Building on the country’s sustained growth momentum and the Bank’s strong fundamentals, we have delivered a compelling financial performance in the first half of 2023, underpinned by the unique strength of our balance sheet and our successful transformation. Our 1H23 core PAT exceeded €0.5b, translating into a core RoTE of >16%, driven by the impressive growth in our core income, combined with contained operating costs -- with the C:CI at 32% -- and gradually normalizing credit risk charges. Our strong core profitability is generating capital on a sustainable basis, with the CET1 and total capital ratios rising by c80bps qoq for a second quarter in a row, and now standing at 17.3% and 18.4%, respectively. At the same time, our liquidity position remains a strong competitive advantage, comprising of a large and stable core deposit base, while our net cash position has increased further to near €7b. Importantly, our residual net NPE exposure amounts to just €0.3b, nearly flat ytd, while the small pick-up in mortgage arrears in 2Q23 is comfortably within our FY23 guidance, confirming once again the resilient nature of our loan book.
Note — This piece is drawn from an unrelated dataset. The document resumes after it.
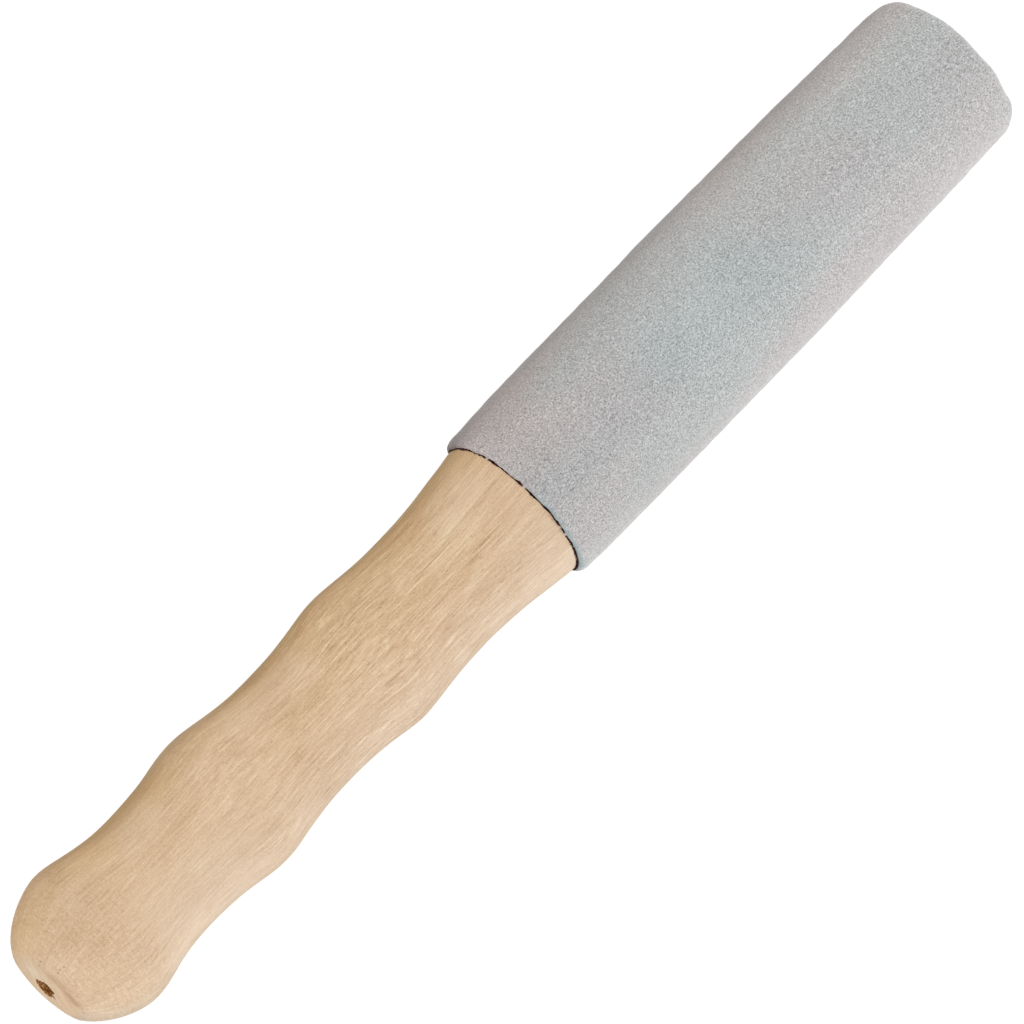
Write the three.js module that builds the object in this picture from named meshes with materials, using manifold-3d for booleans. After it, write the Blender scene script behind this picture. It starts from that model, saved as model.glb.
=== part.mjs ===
// Singing bowl mallet: a hardwood stick turned with three finger waists, whose other half is a
// slightly barrel-shaped core with a suede sleeve glued round it.
// Millimetres. The mallet lies on its side along X, butt at -X and tip at +X. The origin is on
// the surface that the sleeve rests on, at the middle of the length.

import * as THREE from 'three';
import { mergeVertices } from 'three/addons/utils/BufferGeometryUtils.js';
import Module from 'manifold-3d';

const wasm = await Module();
wasm.setup();

// The turned blank: its radius is the core's widest, and everything else is cut below it
const blankRadius = 17.64;

// Handle: distance from each crest or waist to the next, and depth of cut there
const pommelReach = 13.7;
const firstWaistReach = 18.7;
const firstRidgeReach = 19.3;
const secondWaistReach = 19.9;
const secondRidgeReach = 21.5;
const thirdWaistReach = 18.6;
const flareReach = 23.7;
const pommelDepth = 0.79;
const firstWaistDepth = 3.29;
const firstRidgeDepth = 1.44;
const secondWaistDepth = 3.49;
const secondRidgeDepth = 1.64;
const thirdWaistDepth = 2.94;
const buttFaceRadius = 9.5;

// Head: the crowned core under the suede, widest at crownReach from the suede's handle end
const headLength = 134.6;
const crownReach = 62;
const crownArcRadius = 3100;
const tipRound = 2.4;

// Sleeve: split leather on a film of contact cement that creeps out a little at the handle end
const suedeThickness = 1.4;
const suedeEdgeRound = 1.1;
const seamGap = 0.4;
const filmThickness = 0.15;
const filmCreep = 0.4;
const layerClearance = 0.05;

// Marks of the lathe's centres in the two end faces
const buttHoleRadius = 2.7;
const buttHoleDepth = 4;
const tipMarkRadius = 1.5;
const tipMarkDepth = 1.5;

// How far a cutting solid runs past what it cuts
const overrun = 1;

// How full the curves between crests and waists are: each share is the length of a Bezier
// handle over the distance from crest to waist. Ridges are tight and waists are wide.
const crestShare = 0.26;
const waistShare = 0.54;
const pommelRiseShare = 0.64;
const pommelLeanShare = 0.27;
const flareEndShare = 0.2;
const flareSlopeShare = 0.12;

// The seam lies on the underside, turned this part of a turn from straight down towards +Y
const seamTurnShare = 5 / 48;

// Facets round the axis, and straight steps along each curve
const segments = 36;
const curveSteps = 6;
const crownSteps = 6;
const roundSteps = 3;

// Places along the axis, from the butt face
const pommelPlace = pommelReach;
const firstWaistPlace = pommelPlace + firstWaistReach;
const firstRidgePlace = firstWaistPlace + firstRidgeReach;
const secondWaistPlace = firstRidgePlace + secondWaistReach;
const secondRidgePlace = secondWaistPlace + secondRidgeReach;
const thirdWaistPlace = secondRidgePlace + thirdWaistReach;
const sleevePlace = thirdWaistPlace + flareReach;
const tipPlace = sleevePlace + headLength;

// Layers of the head, from the wood outwards
const filmInset = layerClearance;
const suedeInset = filmInset + filmThickness + layerClearance;
const headRadius = blankRadius + suedeInset + suedeThickness;
const axisHeight = headRadius * Math.cos(Math.PI / segments);

// Radius of the wood under the suede: an arc of crownArcRadius that is widest at crownReach.
function coreRadius(place) {
  const offCrown = place - sleevePlace - crownReach;
  return blankRadius - offCrown ** 2 / (2 * crownArcRadius);
}

// The tip is rounded over after gluing, suede and wood alike: a quarter arc whose centre lies
// tipRound inside the suede's outer face and the end face.
const tipArcPlace = tipPlace - tipRound;
const suedeOuterAtTip = coreRadius(tipArcPlace) + suedeInset + suedeThickness;
const tipArcRadius = suedeOuterAtTip - tipRound;

// Place of the rounded tip's surface at a given radius.
function tipSurface(radius) {
  const pastCentre = Math.max(radius - tipArcRadius, 0);
  return tipArcPlace + Math.sqrt(Math.max(tipRound ** 2 - pastCentre ** 2, 0));
}

// Points on the rounded tip from one radius in to a smaller one, at even steps of angle.
function tipArc(outerRadius, innerRadius) {
  const angleAt = (radius) => Math.asin(Math.min(Math.max((radius - tipArcRadius) / tipRound, 0), 1));
  const start = angleAt(outerRadius);
  const end = angleAt(innerRadius);
  const points = [];
  for (let step = 0; step <= roundSteps; step += 1) {
    const angle = start + ((end - start) * step) / roundSteps;
    const place = tipArcPlace + tipRound * Math.cos(angle);
    points.push(new THREE.Vector2(tipArcRadius + tipRound * Math.sin(angle), place));
  }
  return points;
}

// A stretch of outline from one crest or waist to the next: level at both ends, with a Bezier
// handle at each end that is a share of the distance between them.
function outlineStretch(start, end, startShare, endShare) {
  const span = end.y - start.y;
  const curve = new THREE.CubicBezierCurve(
    start,
    new THREE.Vector2(start.x, start.y + startShare * span),
    new THREE.Vector2(end.x, end.y - endShare * span),
    end,
  );
  return curve.getPoints(curveSteps).slice(1);
}

// The butt: from the edge of the flat face, steeply up and over to the pommel's crest.
function pommelStretch(start, end) {
  const rise = end.x - start.x;
  const span = end.y - start.y;
  const curve = new THREE.CubicBezierCurve(
    start,
    new THREE.Vector2(start.x + pommelRiseShare * rise, start.y + pommelLeanShare * span),
    new THREE.Vector2(end.x, end.y - crestShare * span),
    end,
  );
  return curve.getPoints(curveSteps).slice(1);
}

// The flare: from the last waist up into the core's edge, still rising a little there.
function flareStretch(start, end) {
  const span = end.y - start.y;
  const handle = flareEndShare * span;
  const curve = new THREE.CubicBezierCurve(
    start,
    new THREE.Vector2(start.x, start.y + waistShare * span),
    new THREE.Vector2(end.x - flareSlopeShare * handle, end.y - handle),
    end,
  );
  return curve.getPoints(curveSteps).slice(1);
}

// Points along a layer of the head that lies a given inset outside the wood.
function crownPoints(inset, startPlace, endPlace) {
  const points = [];
  for (let step = 0; step <= crownSteps; step += 1) {
    const place = startPlace + ((endPlace - startPlace) * step) / crownSteps;
    points.push(new THREE.Vector2(coreRadius(place) + inset, place));
  }
  return points;
}

// Turn an outline of radius against place round the axis, laid along +X with a flat facet
// straight down, and merge the vertices where the turn closes.
function turned(outline) {
  const lathe = new THREE.LatheGeometry(outline, segments, Math.PI / segments);
  lathe.deleteAttribute('normal');
  lathe.deleteAttribute('uv');
  lathe.rotateZ(-Math.PI / 2);
  lathe.translate(-tipPlace / 2, 0, axisHeight);
  return mergeVertices(lathe);
}

function toSolid(geometry) {
  return new wasm.Manifold(new wasm.Mesh({
    numProp: 3,
    vertProperties: new Float32Array(geometry.attributes.position.array),
    triVerts: new Uint32Array(geometry.index.array),
  }));
}

function toGeometry(solid) {
  const mesh = solid.getMesh();
  const geometry = new THREE.BufferGeometry();
  geometry.setAttribute('position', new THREE.BufferAttribute(mesh.vertProperties, 3));
  geometry.setIndex(new THREE.BufferAttribute(mesh.triVerts, 1));
  return geometry;
}

function finished(name, geometry, colour, roughness) {
  const flatShaded = geometry.toNonIndexed();
  flatShaded.computeVertexNormals();
  const material = new THREE.MeshStandardMaterial({ color: colour, roughness, metalness: 0 });
  const mesh = new THREE.Mesh(flatShaded, material);
  mesh.name = name;
  return mesh;
}

// One stick from end to end: pommel, three waists, flare, crowned core and the two end faces.
function turnedBody() {
  const buttEdge = new THREE.Vector2(buttFaceRadius, 0);
  const pommel = new THREE.Vector2(blankRadius - pommelDepth, pommelPlace);
  const firstWaist = new THREE.Vector2(blankRadius - firstWaistDepth, firstWaistPlace);
  const firstRidge = new THREE.Vector2(blankRadius - firstRidgeDepth, firstRidgePlace);
  const secondWaist = new THREE.Vector2(blankRadius - secondWaistDepth, secondWaistPlace);
  const secondRidge = new THREE.Vector2(blankRadius - secondRidgeDepth, secondRidgePlace);
  const thirdWaist = new THREE.Vector2(blankRadius - thirdWaistDepth, thirdWaistPlace);
  const coreEdge = new THREE.Vector2(coreRadius(sleevePlace), sleevePlace);
  const coreEnd = tipSurface(coreRadius(tipPlace));
  const outline = [
    new THREE.Vector2(0, buttHoleDepth),
    new THREE.Vector2(buttHoleRadius, 0),
    buttEdge,
    ...pommelStretch(buttEdge, pommel),
    ...outlineStretch(pommel, firstWaist, crestShare, waistShare),
    ...outlineStretch(firstWaist, firstRidge, waistShare, crestShare),
    ...outlineStretch(firstRidge, secondWaist, crestShare, waistShare),
    ...outlineStretch(secondWaist, secondRidge, waistShare, crestShare),
    ...outlineStretch(secondRidge, thirdWaist, crestShare, waistShare),
    ...flareStretch(thirdWaist, coreEdge),
    ...crownPoints(0, sleevePlace, coreEnd).slice(1, -1),
    ...tipArc(coreRadius(coreEnd), 0),
    new THREE.Vector2(tipMarkRadius, tipPlace),
    new THREE.Vector2(0, tipPlace - tipMarkDepth),
  ];
  return finished('turned_body', turned(outline), 0xd6b897, 0.55);
}

// A thin sleeve of cement, as long as the suede and creeping out a little on the handle.
function adhesiveFilm() {
  const startPlace = sleevePlace - filmCreep;
  const endPlace = tipSurface(coreRadius(tipPlace) + suedeInset);
  const inner = crownPoints(filmInset, startPlace, endPlace);
  const outer = crownPoints(filmInset + filmThickness, startPlace, endPlace);
  const outline = [...inner, ...outer.reverse(), inner[0]];
  outline.reverse();
  return finished('adhesive_film', turned(outline), 0x2e231c, 0.4);
}

// The suede: a tube with its outer edge rounded at the handle, the tip's rounding at the other
// end, and a narrow slit along the underside where the sheet's two long edges meet.
function suedeWrap() {
  const outerInset = suedeInset + suedeThickness;
  const edgeRound = Math.min(suedeEdgeRound, suedeThickness);
  const innerEnd = tipSurface(coreRadius(tipPlace) + suedeInset);
  const inner = crownPoints(suedeInset, sleevePlace, innerEnd);
  const outer = crownPoints(outerInset, sleevePlace + edgeRound, tipArcPlace);
  const edge = [];
  for (let step = 0; step < roundSteps; step += 1) {
    const angle = (step / roundSteps) * (Math.PI / 2);
    const radius = outer[0].x - edgeRound + edgeRound * Math.sin(angle);
    const place = sleevePlace + edgeRound - edgeRound * Math.cos(angle);
    edge.push(new THREE.Vector2(radius, place));
  }
  const innerRadiusAtTip = inner[crownSteps].x;
  const tip = tipArc(suedeOuterAtTip, innerRadiusAtTip).slice(1);
  const outline = [inner[0], ...edge, ...outer, ...tip, ...inner.reverse()];
  const tube = toSolid(turned(outline));

  const slit = new THREE.BoxGeometry(headLength + 2 * overrun, seamGap, headRadius + overrun);
  slit.translate(sleevePlace + headLength / 2 - tipPlace / 2, 0, -(headRadius + overrun) / 2);
  slit.rotateX(seamTurnShare * 2 * Math.PI);
  slit.translate(0, 0, axisHeight);
  slit.deleteAttribute('normal');
  slit.deleteAttribute('uv');
  const wrap = tube.subtract(toSolid(mergeVertices(slit)));
  return finished('suede_wrap', toGeometry(wrap), 0xb5b5b4, 0.95);
}

const mallet = new THREE.Group();
mallet.name = 'singing_bowl_mallet';
mallet.add(turnedBody(), adhesiveFilm(), suedeWrap());

export default mallet;
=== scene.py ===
from math import asin, cos, pi, radians, sin

import bpy
import numpy as np
from mathutils import Matrix, Vector


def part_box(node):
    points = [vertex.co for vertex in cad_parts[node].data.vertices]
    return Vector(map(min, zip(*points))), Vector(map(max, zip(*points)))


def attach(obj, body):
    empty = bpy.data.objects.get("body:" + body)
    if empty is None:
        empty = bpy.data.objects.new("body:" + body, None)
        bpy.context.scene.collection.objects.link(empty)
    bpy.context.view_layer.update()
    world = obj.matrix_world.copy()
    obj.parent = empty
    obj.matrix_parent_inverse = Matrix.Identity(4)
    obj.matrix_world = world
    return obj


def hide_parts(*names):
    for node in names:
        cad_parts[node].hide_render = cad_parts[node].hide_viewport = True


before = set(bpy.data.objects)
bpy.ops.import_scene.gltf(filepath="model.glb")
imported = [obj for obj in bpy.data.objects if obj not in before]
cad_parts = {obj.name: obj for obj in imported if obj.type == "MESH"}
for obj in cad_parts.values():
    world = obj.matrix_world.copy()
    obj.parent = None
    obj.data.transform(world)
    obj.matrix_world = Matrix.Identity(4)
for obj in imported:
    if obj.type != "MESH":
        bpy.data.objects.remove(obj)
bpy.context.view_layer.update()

# Turned stick
# One hardwood blank turned between the lathe's centres: a pommel, three finger waists, a flare and
# the core that the sleeve is glued round. Sawn flat at both ends, sanded and left bare.

# Angles round the axis are measured from straight down towards +Y. This one faces the photograph.
front = radians(196.6)

axis_height = 0.5 * (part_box("suede_wrap")[0].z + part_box("suede_wrap")[1].z)
butt_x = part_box("turned_body")[0].x

blank_radius = 0.01764
butt_face_radius = 0.0095
crests_and_waists = [
    (0.0137, 0.00079),
    (0.0324, 0.00329),
    (0.0517, 0.00144),
    (0.0716, 0.00349),
    (0.0931, 0.00164),
    (0.1117, 0.00294),
]
sleeve_place = 0.1354
tip_place = 0.27
crown_place = sleeve_place + 0.062
crown_arc_radius = 3.1
tip_round = 0.0024
suede_thickness = 0.0014
suede_inset = 0.00025

butt_crown = 0.00083
butt_hole_radius = 0.0025
butt_hole_depth = 0.0034
tip_mark_radius = 0.0015
tip_mark_depth = 0.0015


def core_radius(place):
    """Radius of the wood under the sleeve: a wide arc, widest at crown_place."""
    return blank_radius - (place - crown_place) ** 2 / (2 * crown_arc_radius)


tip_arc_place = tip_place - tip_round
tip_arc_radius = core_radius(tip_arc_place) + suede_inset + suede_thickness - tip_round


def bezier(start, start_handle, end_handle, end, steps):
    """Cubic Bezier curve at even steps of t, without its start: the four points weighted by
    (1-t)^3, 3t(1-t)^2, 3t^2(1-t) and t^3."""
    t = np.linspace(0, 1, steps + 1)[1:, None]
    weights = [(1 - t) ** 3, 3 * t * (1 - t) ** 2, 3 * t ** 2 * (1 - t), t ** 3]
    corners = [np.array(corner) for corner in (start, start_handle, end_handle, end)]
    return sum(weight * corner for weight, corner in zip(weights, corners))


def stretch(start, end, start_share, end_share, steps):
    """Outline from one crest or waist to the next, level at both ends: a Bezier curve whose handles
    are shares of the distance between them. Ridges are tight (0.26) and waists are wide (0.54)."""
    span = end[0] - start[0]
    start_handle = (start[0] + start_share * span, start[1])
    end_handle = (end[0] - end_share * span, end[1])
    return bezier(start, start_handle, end_handle, end, steps)


def smooth(low, high, value):
    """0 below low, 1 above high, and 3t^2 - 2t^3 between them."""
    t = np.clip((value - low) / (high - low), 0, 1)
    return t * t * (3 - 2 * t)


def hump(value, centre, width):
    """Bell curve, 1 at the centre: e to the minus square of the distance from it over the width."""
    return np.exp(-(((value - centre) / width) ** 2))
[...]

With leading economic indicators pointing to stronger growth for the remainder of 2023, we will continue to implement our successful multi-year transformation effort with the goal of improving further our product and service offering to meet the rapidly changing needs of our clients in a more efficient and customer friendly manner. We remain committed -- as the Bank of First Choice-- to play a leading role in supporting our clients as they lead the Greek economy forward.